The NIA's other guiding light has a longer, more checkered history as a promoter of penny stocks. Jonathan Lebed, also 26, has the distinction of being the youngest-ever person and first-ever minor charged with running a so-called "pump and dump" scheme by the SEC. Armed with nothing more than a few email addresses, an E-Trade account, and understanding parents, Lebed started buying penny stocks, hyping them on Internet forums, and then selling high. In 2000, when he was 15, he paid a $285,000 fine to the SEC without admitting any wrongdoing.
In a long profile by Michael Lewis in the New York Times Magazine, Lebed evinced little shame. If Wall Street analysts and cable-TV commentators and everyone else were making money talking their books, why shouldn't he? "Whether it is analysts, brokers, advisors, Internet traders, or the companies, everybody is manipulating the market," he told Lewis. "If it wasn't for everybody manipulating the market, there wouldn't be a stock market at all."
Lebed did not respond to an emailed interview request, and Adams declined to give further contact information for him. But he remains in the stock game, running Lebed.biz. He does not exactly run from his past on his website, where he notes that "by the age of 16 he made national headlines." His business "gives a speculative rating on each stock he profiles on a scale from 1-10 with 1 meaning he is very confident in the company and 10 meaning he considers it to be very risky and speculative."

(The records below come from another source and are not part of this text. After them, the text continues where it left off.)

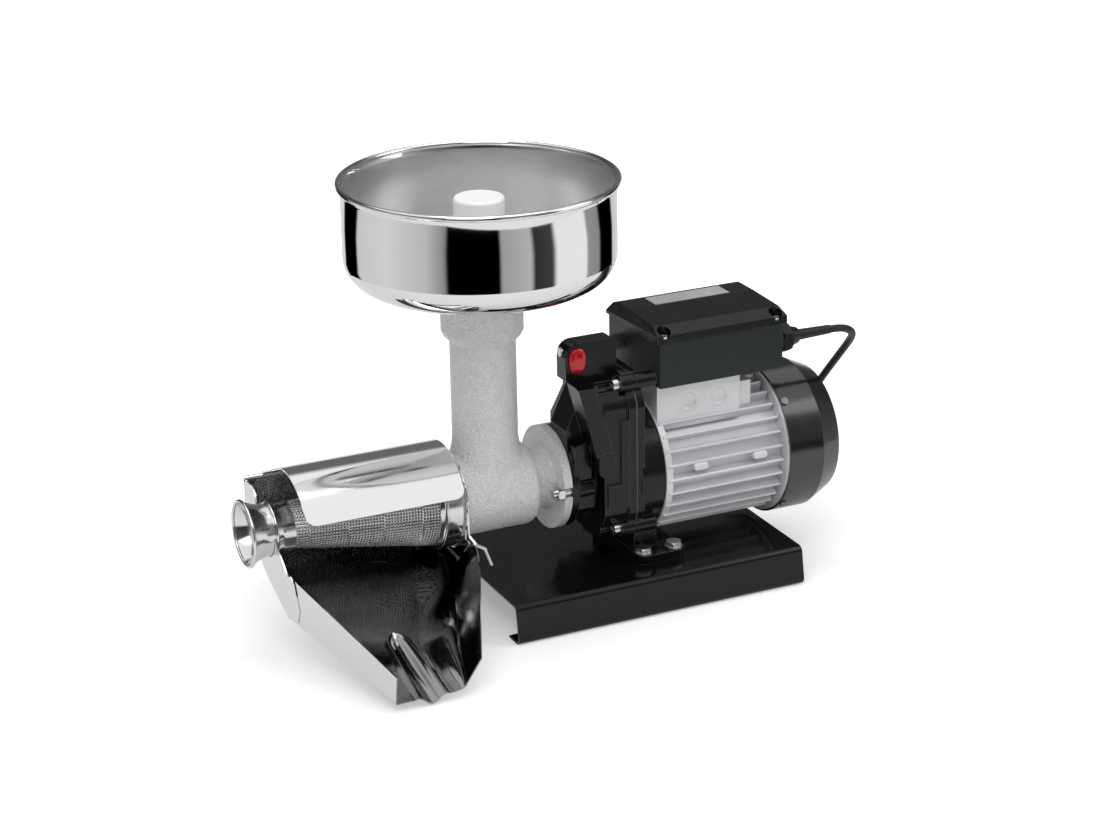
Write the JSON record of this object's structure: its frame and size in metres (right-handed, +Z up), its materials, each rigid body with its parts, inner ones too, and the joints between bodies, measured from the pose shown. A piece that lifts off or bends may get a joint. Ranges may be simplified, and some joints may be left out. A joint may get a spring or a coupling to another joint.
{
  "type": "electric tomato press",
  "caption": "Electric tomato press: geared motor on a black steel base, cast press body with a steel hopper, perforated cone strainer, drip tray and spout, and its mains lead.",
  "frame": {"origin": "on the floor under the middle of the machine's own box, without the mains lead", "axes": "+X along the motor axis toward the fan cover, the spout at -X; -Y toward the drip tray's lip and the switch; +Z up"},
  "size_m": [0.5888, 0.3749, 0.39],
  "materials": {
    "cast_aluminium": "sand cast, unpolished",
    "fin_aluminium": "die cast, bright",
    "black_enamel": "gloss",
    "stainless": "mirror polished stainless",
    "zinc_steel": "zinc plated",
    "ground_steel": "ground",
    "core_steel": "laminated",
    "bronze": "turned",
    "copper": "enamelled wire",
    "black_plastic": "satin",
    "rubber": "matt",
    "gasket": "matt",
    "red_plastic": "gloss",
    "white_plastic": "satin",
    "beige_plastic": "matt",
    "can_aluminium": "drawn can"
  },
  "bodies": {
    "machine": {"base_plate": "black_enamel", "base_bolts": "zinc_steel", "base_nuts": "zinc_steel", "press_body": "cast_aluminium", "clamp_studs": "zinc_steel", "clamp_nuts": "zinc_steel", "gear_case": "black_enamel", "case_gasket": "gasket", "drive_shield": "black_enamel", "case_screws": "zinc_steel", "shaft_seal": "rubber", "output_bearings": "ground_steel", "lay_bushes": "bronze", "stator_housing": "fin_aluminium", "stator_core": "core_steel", "stator_windings": "copper", "motor_bearings": "ground_steel", "rear_shield": "fin_aluminium", "fan_cover": "black_plastic", "cover_screws": "zinc_steel", "terminal_box": "black_plastic", "box_gasket": "rubber", "box_lid": "black_plastic", "lid_screws": "zinc_steel", "capacitor": "can_aluminium", "terminal_block": "beige_plastic", "gland_body": "black_plastic", "gland_nut": "black_plastic", "cable_boot": "rubber", "power_cord": "rubber", "power_cord_coil": "rubber", "power_plug": "rubber", "plug_pins": "bronze", "switch_box": "black_plastic", "switch_contacts": "beige_plastic", "switch_screws": "zinc_steel"},
    "output": {"output_shaft": "ground_steel", "output_gear": "ground_steel", "auger": "white_plastic"},
    "layshaft": {"layshaft": "ground_steel", "lay_gear": "ground_steel"},
    "rotor": {"motor_shaft": "ground_steel", "rotor_core": "core_steel", "motor_fan": "black_plastic"},
    "button": {"switch_button": "red_plastic", "button_spring": "ground_steel"},
    "pusher": {"pusher": "white_plastic"},
    "hopper": {"hopper": "stainless"},
    "strainer": {"strainer_cone": "stainless", "strainer_spout": "stainless", "strainer_collar": "stainless"},
    "tray": {"drip_tray": "stainless"},
    "guard": {"splash_guard": "stainless"},
    "wire": {"retaining_spring": "stainless"}
  },
  "joints": [
    {"name": "motor_spin", "type": "hinge", "parent": "machine", "child": "rotor", "pos_m": [0.15025, 0.02368, 0.11], "axis": [1, 0, 0], "continuous": true},
    {"name": "layshaft_spin", "type": "hinge", "parent": "machine", "child": "layshaft", "pos_m": [0.05525, 0.02368, 0.1475], "axis": [1, 0, 0], "continuous": true},
    {"name": "auger_spin", "type": "hinge", "parent": "machine", "child": "output", "pos_m": [-0.04975, 0.02368, 0.11], "axis": [1, 0, 0], "continuous": true},
    {"name": "switch_press", "type": "slide", "parent": "machine", "child": "button", "axis": [0, 1, 0], "range_m": [0, 0.003], "stiffness_N_per_m": 300, "springref_m": -0.002},
    {"name": "pusher_lift", "type": "slide", "parent": "machine", "child": "pusher", "axis": [0, 0, 1], "range_m": [0, 0.25]},
    {"name": "hopper_lift", "type": "slide", "parent": "machine", "child": "hopper", "axis": [0, 0, 1], "range_m": [0, 0.06]},
    {"name": "strainer_pull", "type": "slide", "parent": "machine", "child": "strainer", "axis": [-1, 0, 0], "range_m": [0, 0.14]},
    {"name": "tray_swing", "type": "hinge", "parent": "strainer", "child": "tray", "pos_m": [-0.16975, 0.02368, 0.11], "axis": [-1, 0, 0], "range_deg": [0, 20]},
    {"name": "splash_guard_lift", "type": "slide", "parent": "tray", "child": "guard", "axis": [0, 0, 1], "range_m": [0, 0.06]},
    {"name": "retaining_spring_turn", "type": "hinge", "parent": "machine", "child": "wire", "pos_m": [-0.08445, 0.02368, 0.11], "axis": [1, 0, 0], "range_deg": [-60, 0]}
  ],
  "couplings": [
    {"joint": "layshaft_spin", "follows": "motor_spin", "ratio": -0.25},
    {"joint": "auger_spin", "follows": "motor_spin", "ratio": 0.076087}
  ]
}
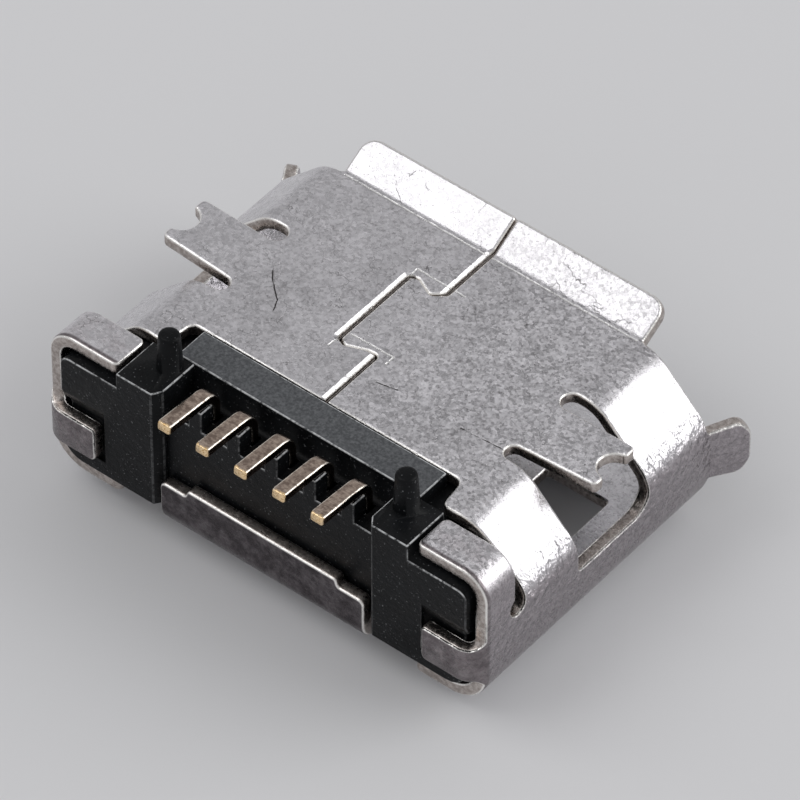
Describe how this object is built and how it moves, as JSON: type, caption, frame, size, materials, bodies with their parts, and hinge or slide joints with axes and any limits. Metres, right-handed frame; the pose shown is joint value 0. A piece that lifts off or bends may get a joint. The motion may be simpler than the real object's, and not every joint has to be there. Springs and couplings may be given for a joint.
{
  "type": "micro usb socket",
  "caption": "Surface-mount micro USB socket: folded sheet shell with flared mouth lips and solder tabs, moulded housing with locating pegs, flat contact tails.",
  "frame": {"origin": "centre of the bounding box's bottom: under the middle of the cover plate, at the height of the cover-side lip's tip", "axes": "+Z towards the circuit board that the socket is soldered to, -Y out of the mouth, +X along the width, towards the side on which the seam's tongue lies"},
  "size_m": [0.008, 0.006, 0.0033],
  "materials": {
    "shell": "plated sheet, satin",
    "housing": "moulded, matte",
    "contact": "gold plated, satin"
  },
  "bodies": {
    "root": {"shell": "shell", "housing": "housing", "contact_1": "contact", "contact_2": "contact", "contact_3": "contact", "contact_4": "contact", "contact_5": "contact"}
  },
  "joints": []
}
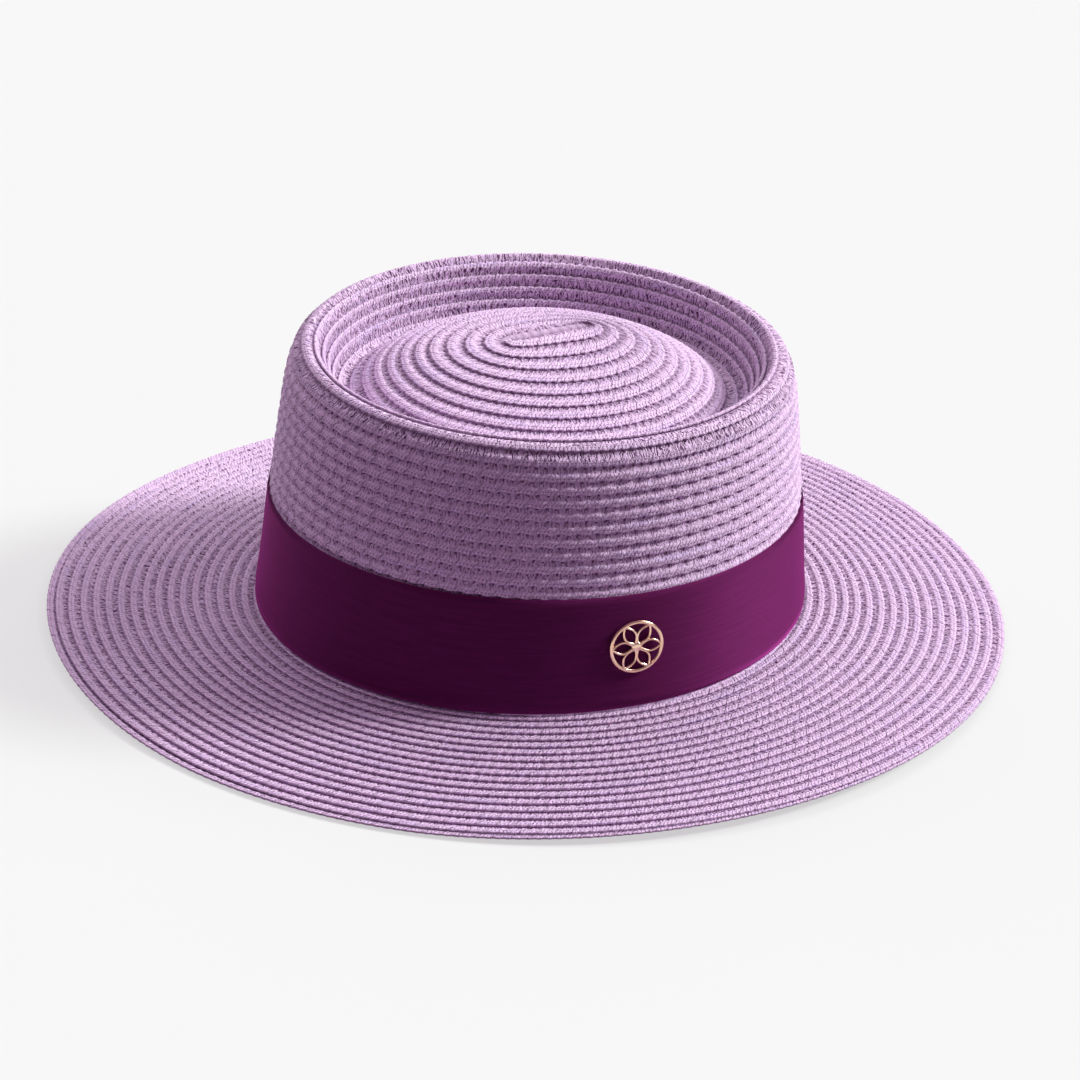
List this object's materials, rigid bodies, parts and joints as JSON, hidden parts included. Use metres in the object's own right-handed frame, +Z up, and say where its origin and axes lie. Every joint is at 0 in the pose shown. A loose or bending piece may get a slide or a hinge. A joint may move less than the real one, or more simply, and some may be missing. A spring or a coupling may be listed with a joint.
{
  "type": "straw boater hat",
  "caption": "Straw boater hat with a domed tip sunk in a raised rim, a wide oval brim, a plain ribbon band and a round openwork metal badge.",
  "frame": {"origin": "on the surface that the hat rests on, under the middle of its outline", "axes": "+Z up through the crown, Y along the hat's long axis with the wearer's front at -Y, +X towards the wearer's left side, where the badge is"},
  "size_m": [0.304, 0.354, 0.1097],
  "materials": {
    "straw": "paper-straw braid, matt with a slight sheen",
    "ribbon": "fine woven ribbon, soft sheen",
    "badge": "polished pale rose gold"
  },
  "bodies": {
    "root": {"crown": "straw", "brim": "straw", "ribbon_band": "ribbon", "badge": "badge"}
  },
  "joints": []
}
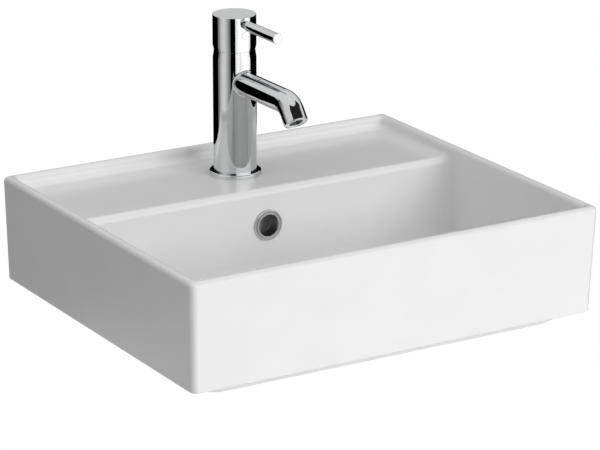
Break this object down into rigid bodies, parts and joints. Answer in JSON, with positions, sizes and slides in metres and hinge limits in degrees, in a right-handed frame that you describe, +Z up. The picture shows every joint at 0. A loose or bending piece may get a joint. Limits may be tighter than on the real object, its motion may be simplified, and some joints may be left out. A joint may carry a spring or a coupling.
{
  "type": "wall basin with mixer tap",
  "caption": "Rectangular ceramic wall basin with thin straight walls, a sunk rear tap ledge, a single-lever mixer tap, an overflow ring and a push-to-open waste.",
  "frame": {"origin": "midway between the two wall fixing holes, on the back face that lies against the wall", "axes": "+X to the right of someone facing the basin, +Y into the wall, +Z up; the front of the bowl is -Y"},
  "size_m": [0.4498, 0.3877, 0.3271],
  "materials": {
    "white_glaze": "gloss glaze",
    "polished_chrome": "polished chrome plate on brass",
    "brass": "machined",
    "steel": "zinc plated or stainless",
    "black_rubber": "moulded",
    "white_plastic": "injection moulded",
    "grey_plastic": "injection moulded",
    "alumina": "lapped"
  },
  "bodies": {
    "basin": {"basin_ceramic": "white_glaze", "overflow_trim": "polished_chrome", "tap_base_ring": "polished_chrome", "tap_body": "polished_chrome", "spout": "polished_chrome", "aerator_housing": "polished_chrome", "aerator_insert": "grey_plastic", "tap_base_gasket": "black_rubber", "aerator_washer": "black_rubber", "cartridge_base": "white_plastic", "cartridge_seals": "black_rubber", "cartridge_housing": "white_plastic", "cartridge_fixed_disc": "alumina", "cartridge_nut": "brass", "fixing_stud": "steel", "horseshoe_gasket": "black_rubber", "horseshoe_washer": "steel", "stud_nut": "brass", "waste_body": "polished_chrome", "waste_flange_seal": "black_rubber", "waste_lower_gasket": "black_rubber", "waste_slip_washer": "white_plastic", "waste_back_nut": "brass", "click_housing": "brass", "click_spring": "steel"},
    "mixer_rotor": {"cartridge_rotor": "white_plastic", "cartridge_pivot_pin": "steel"},
    "handle": {"cartridge_stem": "brass", "handle_cap": "polished_chrome", "lever_pin": "polished_chrome", "handle_set_screw": "steel", "index_button": "polished_chrome"},
    "mixing_disc": {"cartridge_moving_disc": "alumina", "cartridge_slider": "white_plastic"},
    "plug": {"plug_cap": "polished_chrome", "plug_seal": "black_rubber", "plug_stem": "brass"}
  },
  "joints": [
    {"name": "mix_turn", "type": "hinge", "parent": "basin", "child": "mixer_rotor", "pos_m": [0, -0.0735, 0.1635], "axis": [0, 0, 1], "range_deg": [-45, 45]},
    {"name": "flow_lift", "type": "hinge", "parent": "mixer_rotor", "child": "handle", "pos_m": [0, -0.0735, 0.1635], "axis": [-1, 0, 0], "range_deg": [0, 22]},
    {"name": "disc_slide", "type": "slide", "parent": "mixer_rotor", "child": "mixing_disc", "axis": [0, -1, 0], "range_m": [0, 0.0032]},
    {"name": "plug_lift", "type": "slide", "parent": "basin", "child": "plug", "axis": [0, 0, 1], "range_m": [0, 0.008], "deforming": ["click_spring"]}
  ],
  "couplings": [
    {"joint": "disc_slide", "follows": "flow_lift", "m_per_rad": 0.008}
  ]
}
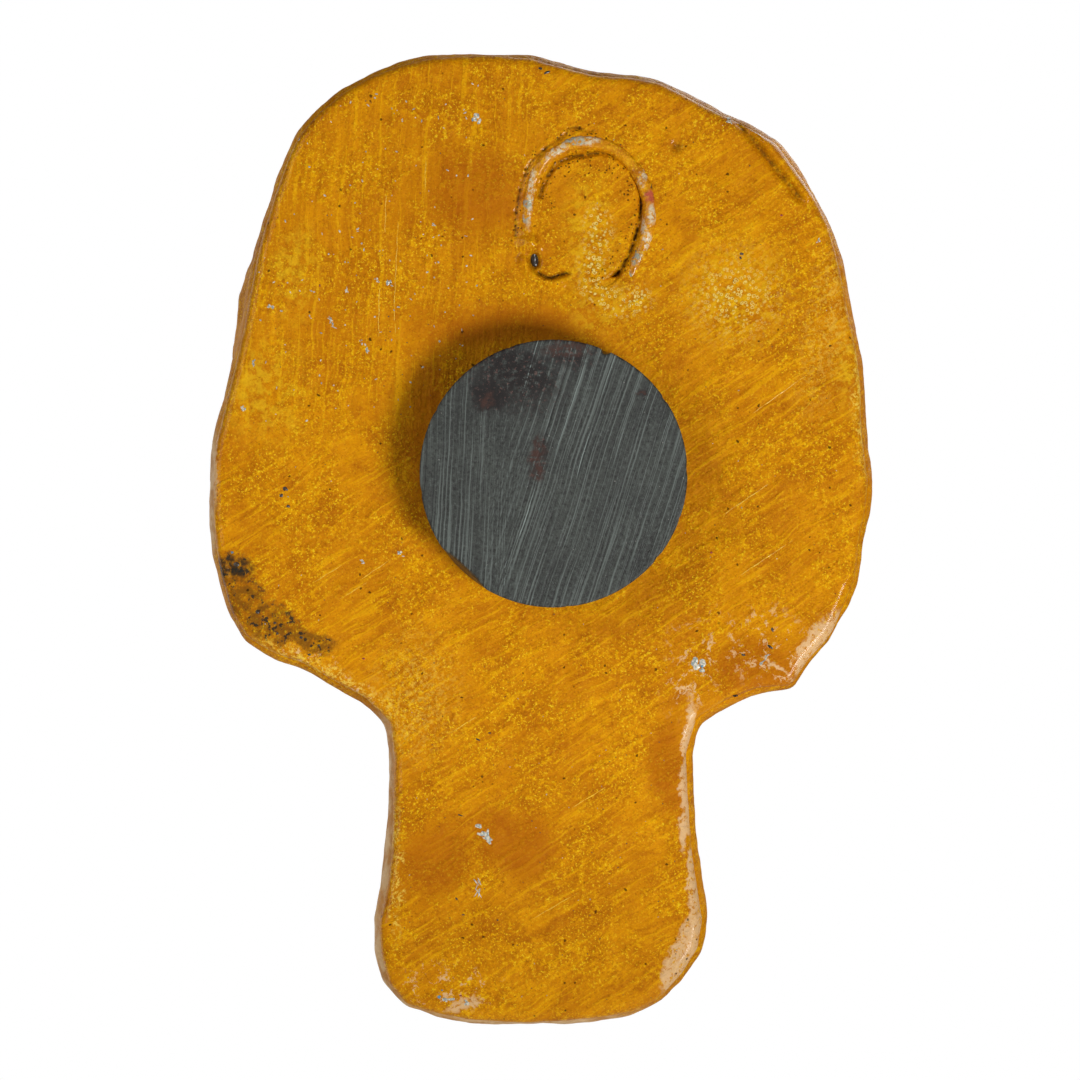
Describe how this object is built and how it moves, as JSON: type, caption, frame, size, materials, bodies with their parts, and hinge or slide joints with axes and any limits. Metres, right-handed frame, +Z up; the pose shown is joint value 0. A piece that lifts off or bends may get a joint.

He and the NIA remain controversial. For one, there is a vigorous YouTube and blog campaign to brand the NIA, and Lebed and Adams, as frauds. The business press has caught on. Jaffe, for instance, blasted the association. It "has spiced up its recommendations of late with penny stocks and issues trading on the Toronto Stock Exchange or on Pink Sheets," he wrote. "In going that route, NIA turns affinity into a sham, because while it claims to look out for the interests of members (actually anyone who submits their e-mail address) its actions show its real affinity—stock promotion."
So was Lohan, in promoting the NIA, also advising her fans to invest in penny stocks? Maybe not directly. But the company gives stock recommendations in its newsletters, and her tweet was designed to promote the for-profit business. Her views on monetary policy, then, are just an added bonus.